Golf? Nope Tiger Woods has done that.
Tennis? Nope the Williams brothers (Serena & Venus) have dominated that.
Ballroom Dancing? Nobody gives a fuck about that.
Then it came to him. "Hey White folks still have a stranglehold on C&W. I'll find some way to break into it and ruin it for them all. Now what do the true hard core C&W Honkeys hate more than anything. I know rap....so....if I blend rap....with country....and call it Hick Hop.....my god....... this could be a Weapon Of Mass Honkey Destruction".

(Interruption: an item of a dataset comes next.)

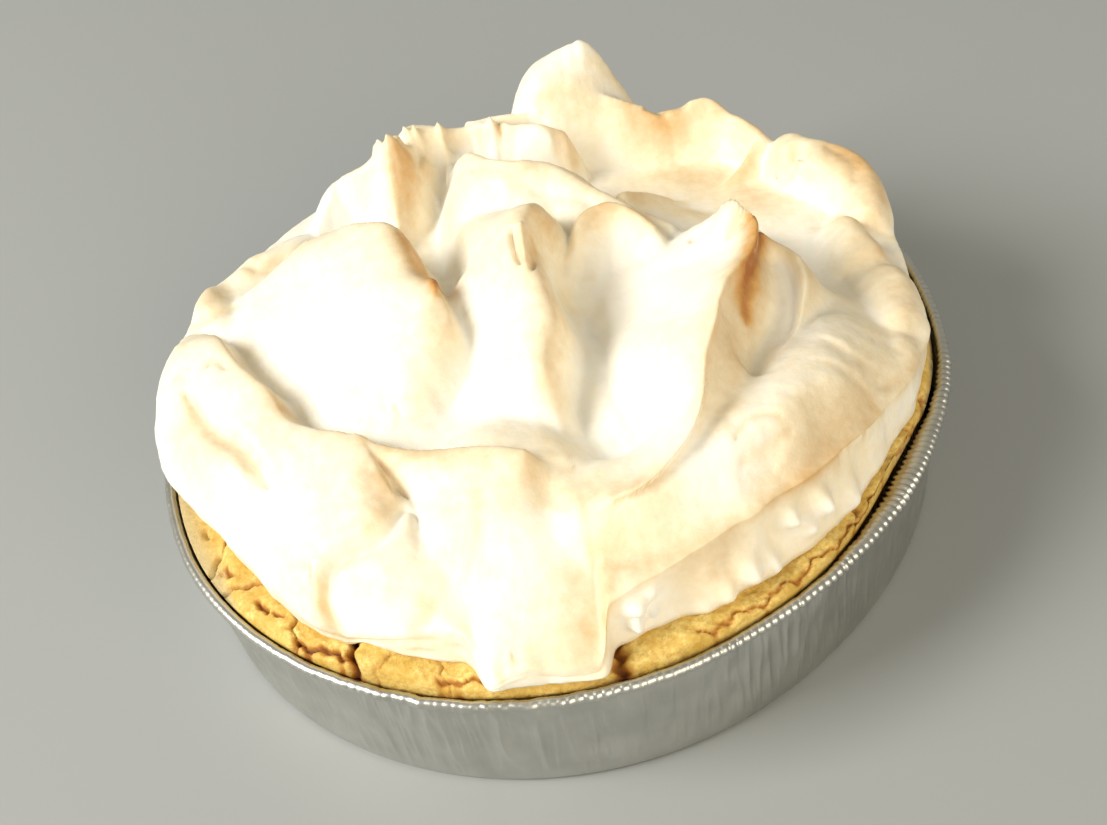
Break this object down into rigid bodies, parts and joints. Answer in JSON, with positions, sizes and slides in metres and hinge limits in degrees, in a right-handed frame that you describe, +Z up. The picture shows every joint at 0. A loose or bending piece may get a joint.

So he went down to the local Cavenders Boot City, bought himself a Cowboy outfit and started rapping at Country Shows. Yeah, this gimmick will only last for awhile but I guarantee you that:
-Cowboy Troy will be a multi-millionaire and that will come from taking TONS of stupid white folks money who buy his CD, tour tickets, Hick Hop Hictionary Book, etc
-Tons of white folks will really get into it and take it seriously then feel like retards when the Hick Hop craze goes the path of the Latin invasion and dies
-He will anger a ton of C&W conservatives
Then he will get out of the game, and much like all those folks that were Vanilla Ice fans he will leave his followers in shame. Cowboy Troy albums will be relegated to guilty pleasure status and done as goofs at Karaoke bars, but all the while Cowboy Troy will be laughing his balls off at how he got back at whitey for Vanilla Ice.
You know what I just realized? I fucking hate country music so why do I even care about this? Cowboy Troy's just going to be taking money from the same poser white folks that wear trucker hats one week then pop their collars the next cuz that’s in style (but they say they are being original). I fucking hate those people, take their money Cowboy Troy.
Holy shit.....Cowboy Troy is a genius. So there are other people out there almost as brilliant as I am. Notice I said ALMOST.